"I don't know what's going to happen if they begin to let women in baseball. Of course, they will never make good. Why? Because they are too delicate. It would kill them to play ball every day." -Babe RuthYes, one of the greatest baseball players of all time was a sexist ... but he would come to eat those words. When Babe Ruth went down on strikes in an exhibition game in Chattanooga in 1931, it was at the hand of a pitcher derided as a freak. Just a little girl! Sports is a kingdom of men. Always has been. Always will be?
"The Yankees will meet a club here that has a girl pitcher named Jackie Mitchell, who has a swell change of pace and swings a mean lipstick. I suppose that in the next town the Yankees enter they will find a squad that has a female impersonator in left field, a sword swallower at short, and a trained seal behind the plate. Times in the South are not only tough but silly." Source: The New York Daily News (April 2, 1931)That pitcher, that lipstick swinger, was teenage left-hander Jackie Mitchell, one of the most talented female hurlers ever to take the mound, and a pioneer for women in the sport, despite being run out of professional baseball just as her career was starting. She was signed to the Southern Association AA Chattanooga Lookouts at just 17-years-old. And in April of that same year, the mighty New York Yankees stopped by for an exhibition game.

Lookouts manager Bert Niehoff initially started the game with Clyde Barfoot, but after he surrendered a double and a single, the signal was sent out for Jackie Mitchell. Imagine the expressions on the Yankees' faces when the rookie southpaw (in a custom-made baggy white uniform) stepped up on to the mound to face their team. Even worse, imagine the pressure she endured, as the first batter of her baseball career was none other than the "Sultan of Swat" Babe Ruth!
Mitchell's pitching arsenal consisted of only one pitch - a dropping curve ball known as a "sinker" and she used it like no other ace had before (or after). A grinning Bambino took ball one, and then swung at (and missed) the next two. Jackie's fourth pitch caught the corner of the plate for a called-strike infuriating an embarrassed Ruth who promptly threw his bat and stomped back into the Yankees' dugout. For a healthy swig of rye, I suspect.
Next up was none-other than "The Iron Horse" Lou Gehrig who followed the Babe's lead and swung at three in a row for "K" number two. Mitchell had blown away two of the greatest sluggers even to don the pinstripes. God, I wish I'd been there. After a standing ovation, she walked Tony Lazzeri and was pulled in favor of the returning Barfoot. Despite her historical performance on the mound, the Yankees went on to win the contest 14-4.
A few days later, Baseball Commissioner Kenesaw Mountain Landis voided Mitchell's contract, claiming that baseball was "too strenuous" for a woman. It was a gross injustice and an obvious ploy to curb the embarrassment of their bruised male egos. MLB formally banned the signing of women to contracts on June 21, 1952.
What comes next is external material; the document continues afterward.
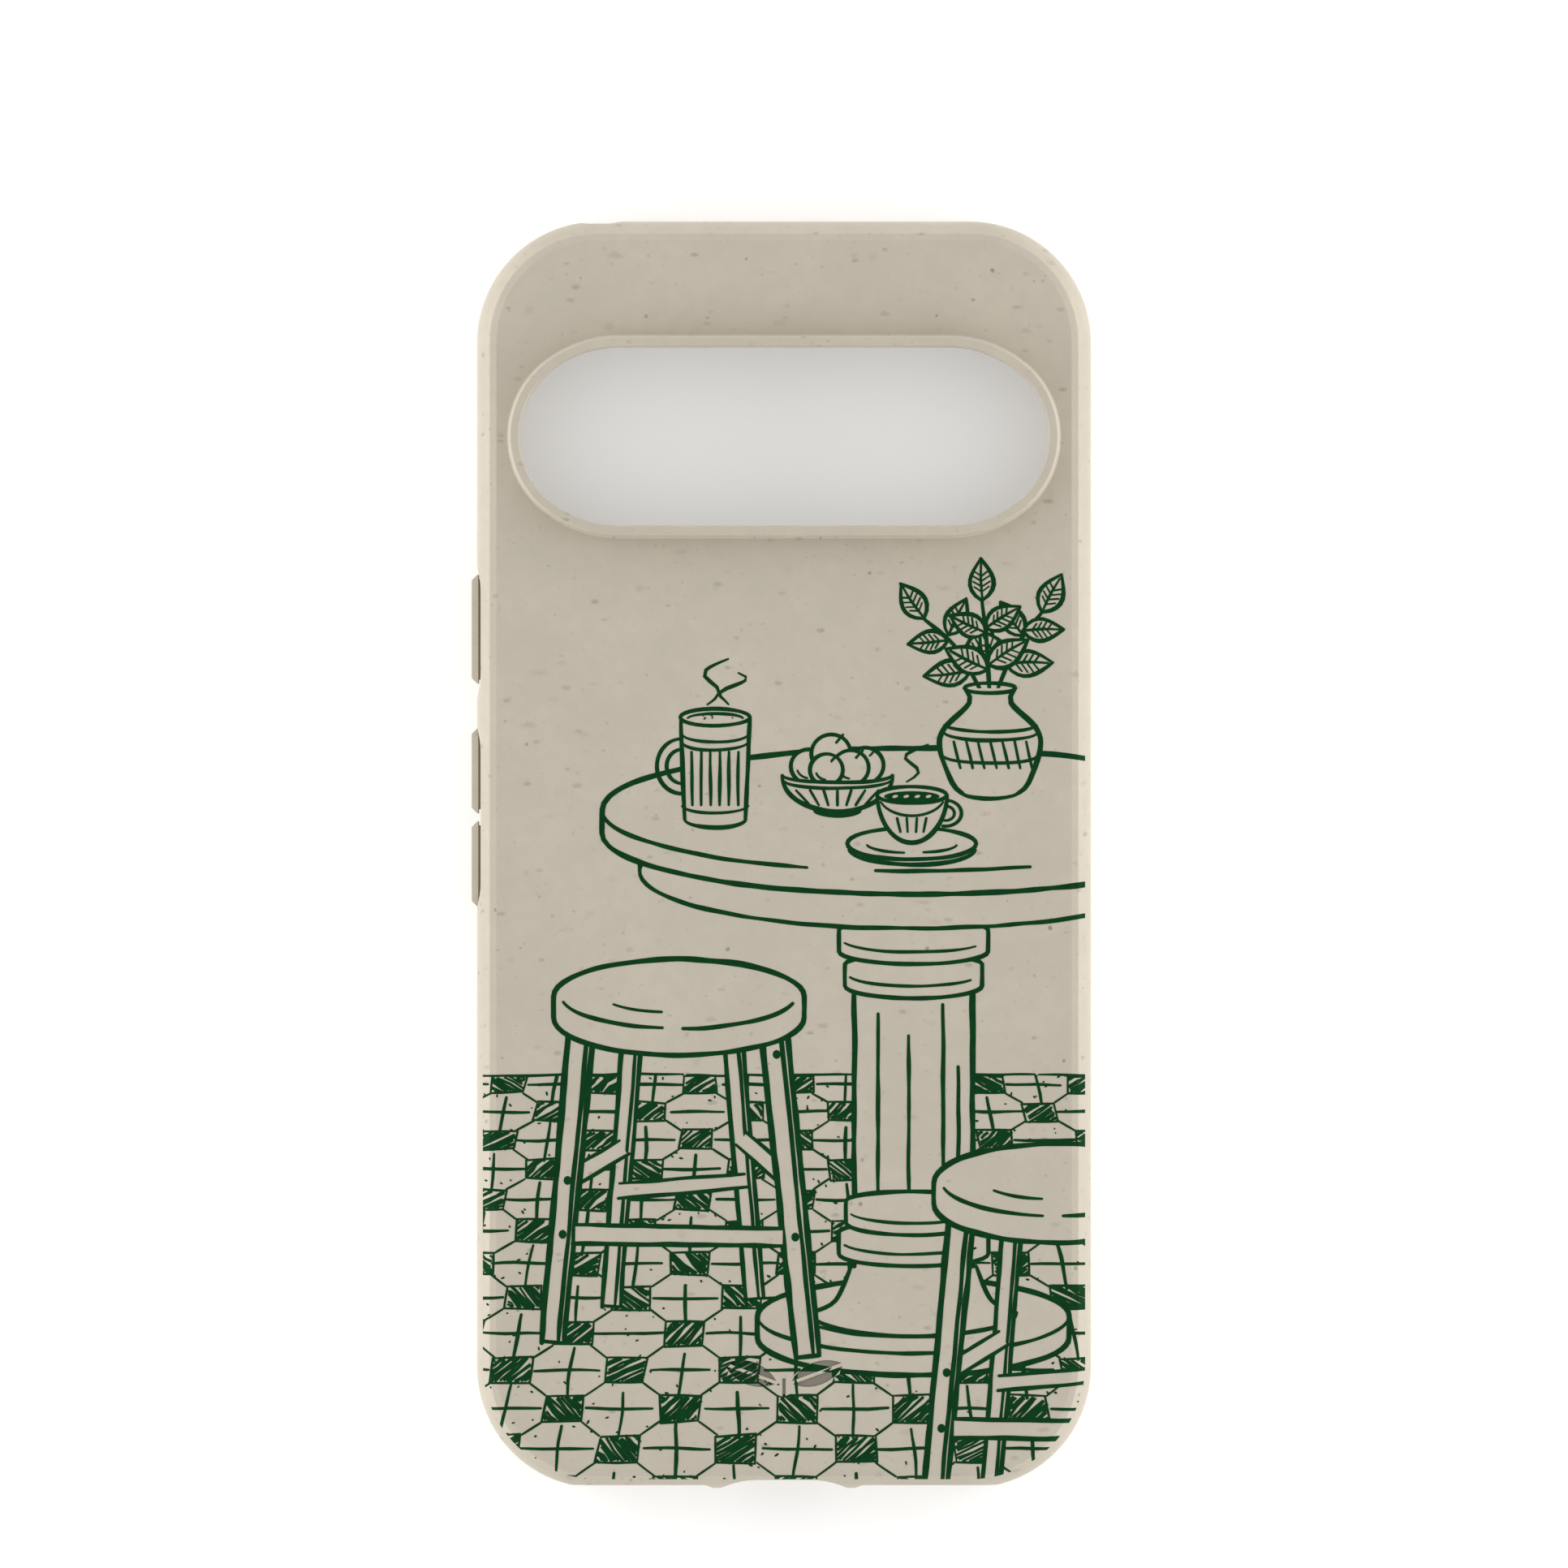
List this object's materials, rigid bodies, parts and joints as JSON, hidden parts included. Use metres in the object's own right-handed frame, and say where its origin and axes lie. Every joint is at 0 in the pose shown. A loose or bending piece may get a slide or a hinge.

It is now 76 years since Jackie Mitchell struck out Babe Ruth and Lou Gehrig in her first (and last) outing as a pitcher. And 55 years have passed since MLB banned women in the sport. Have those delicate (to use Babe Ruth's term) male egos not healed yet? What could they possibly be afraid of? And would the sport become less competitive or just less exclusive if women were allowed to compete? If I had the stuff to strike out Derek Jeter ... Aw, c'mon, put me in coach!
2 comments:
The skirt pitched one inning. Don't get me wrong, it's cool and all, but a anybody with a tricky pitch could get through an inning.
Striking out Babe Ruth and Lou Gehrig at age 17 in your first major outing is not just "cool and all". Skirt or not. I'm wondering what might have become of Jackie if she hadn't been shut down so finally. And what if other women had been allowed to try?
I can think of only three things that women can do on this planet that men cannot. Give birth, become a nun and enter a beauty pageant. Give me a break.